One of the smallest cities on the list, Phnom Penh has long been sought after by backpackers thanks to its low cost of living, accessibility and as the gateway to the rest of Cambodia.
Although, without a metro system and with an increasing number of people taking to the wheel, Phnom Penh’s air quality is getting worse, rather than better.
According to IQair, its average AQI in February sat at just over 100, a risk for those with existing health problems.
However, a nationwide lockdown implemented on April 16 by Prime Minister Hun Sen saw travel restrictions put in place across the country. The unprecedented step of cancelling Khmer New Year festivities was also taken, with the capital’s air quality getting better as a result, improving month-on-month until mid-May, and beyond.
Myanmar’s largest city is known for its shimmering gilded Buddhist pagodas and modern high-rises, that is, if you can see them amidst the smog.

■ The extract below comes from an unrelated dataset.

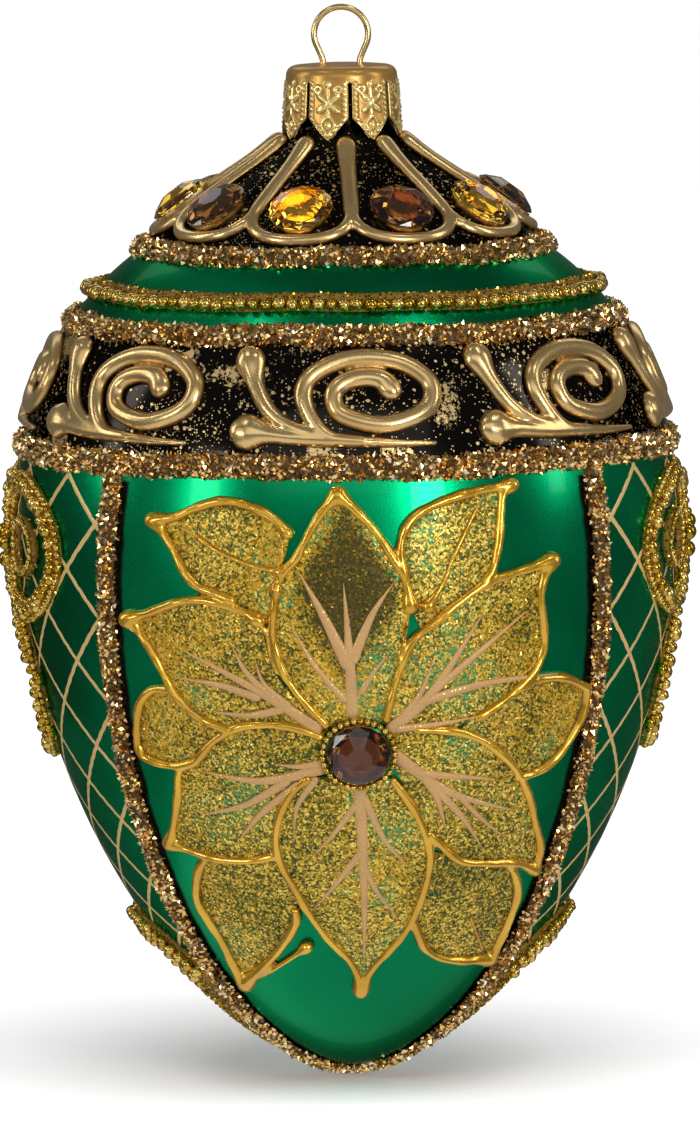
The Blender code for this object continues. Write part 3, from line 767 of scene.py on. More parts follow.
def bead_gold(colours):
    """Small metal beads, each a little lighter or darker than the next."""
    finish = Finish("Bead_Gold", Metallic=1.0)
    tone = finish.tone()
    finish.set("Base Color", finish.mix(tone, colours.bead, colours.bead_bright))
    finish.set("Roughness", tone * 0.10 + 0.16)
    finish.bump(finish.noise(400.0, 2.0), 0.12, 0.08 * MM)
    return finish.material


def gold_crumb(colours):
    return granules("Gold_Granules", colours.crumb_dark, colours.bead, colours.bead_bright)


def shaded_petal(finish):
    """1 on the upper half of the front flower's top petal, where painted shade darkens it, falling to 0 round
    it.
    """
    x, _, z = (finish.add("ShaderNodeSeparateXYZ", None, [finish.place()]).of(axis) for axis in "XYZ")
    away = abs(x) * 1.5 + abs(z - (FLOWER_Z + 21.0 * MM)) * 0.8
    return away.rise(13.0 * MM, 7.0 * MM)


def drifted(finish, base, chance, colours):
    """A petal colour with grains of orange gold and of green among it, thicker in some places than others,
    and painted shade on the top petal.
    """
    shade = shaded_petal(finish)
    lit = 1.0 - shade
    # Painted shade: the top petal's upper half is darkened towards brown.
    base = finish.mix(shade * 0.6, base, tuple(c * 0.45 for c in colours.crumb_dark))
    warm = (finish.noise(55.0, 2.0).rise(0.42, 0.72) * lit * 0.7) > chance
    green = (finish.noise(85.0, 3.0).rise(0.50, 0.74) * lit * 0.7) > 1.0 - chance
    return finish.mix(green * 0.8, finish.mix(warm * 0.55, base, colours.gel), colours.lacquer_deep)


def petal_bed(colours):
    """The glittered colour of a petal: gold, olive and green grains side by side."""
    finish = Finish("Petal_Glitter_Bed", Metallic=0.55)
    chance = finish.add("ShaderNodeSeparateColor", None, [finish.cells(3800.0).of("Color")])
    # Painted shade: the grains run darker on the top petal's upper half.
    drift = finish.noise(85.0, 3.0) * 1.1 - 0.56 - shaded_petal(finish) * 0.42
    grains = finish.ramp(chance.of("Red") + drift, (0.0, colours.petal_green),
                         (0.34, colours.petal_olive), (0.66, colours.petal_gold), (1.0, colours.petal_bright))
    finish.set("Base Color", drifted(finish, grains, chance.of("Blue"), colours))
    finish.set("Roughness", chance.of("Green") * 0.25 + 0.25)
    finish.bump(chance.of("Blue"), 0.7, 0.05 * MM)
    return finish.material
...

The air quality of Myanmar’s important commercial hub and most populous city was in the hazardous figure of 155 – ‘Unhealthy’ – in the month of February.
Some factors that account for putting Yangon firmly in the red are a combination of traffic diesel generators, slash-and-burn agricultural practices as well as burning of waste.
The Yangon region government imposed a 10pm-4am curfew for all Yangon townships on April 17. Government efforts were tightened further on April 18, with residents being required to stay at home, with a few exceptions.
The average monthly AQI in Yangon has seen a marked improvement in recent months, from 155 in February to a figure less than half of what it was in May – 77 and Moderate.
Small in size, historic in stature and with the best baguettes this side of the French border, the capital of Laos is a unique place.
However, throughout 2019, Vientiane was engulfed in continuous hazes of smog and increasingly poor PM2.5. In the case of 2019, it was attributed in part to a large forest fire in the capital’s Sangthorn District.
Authorities took steps last year to try and mitigate the deteriorating air quality in the capital, officially banning the burning of garbage in the city in late-December.
The average monthly AQI in Vientiane though has remained comparatively poor, for a relatively small capital city. Recent statistics from IQair, however, do illustrate the positive effect lockdown has had on the air quality in the city. The last Southeast Asian country to report its first COVID-19 case, Laos went into lockdown on March 30. With less travel, fewer number of cars on the road and reduced general activity, Vientiane’s monthly average AQI improved in the following months after, recording moderate levels of air quality in April to mid-May.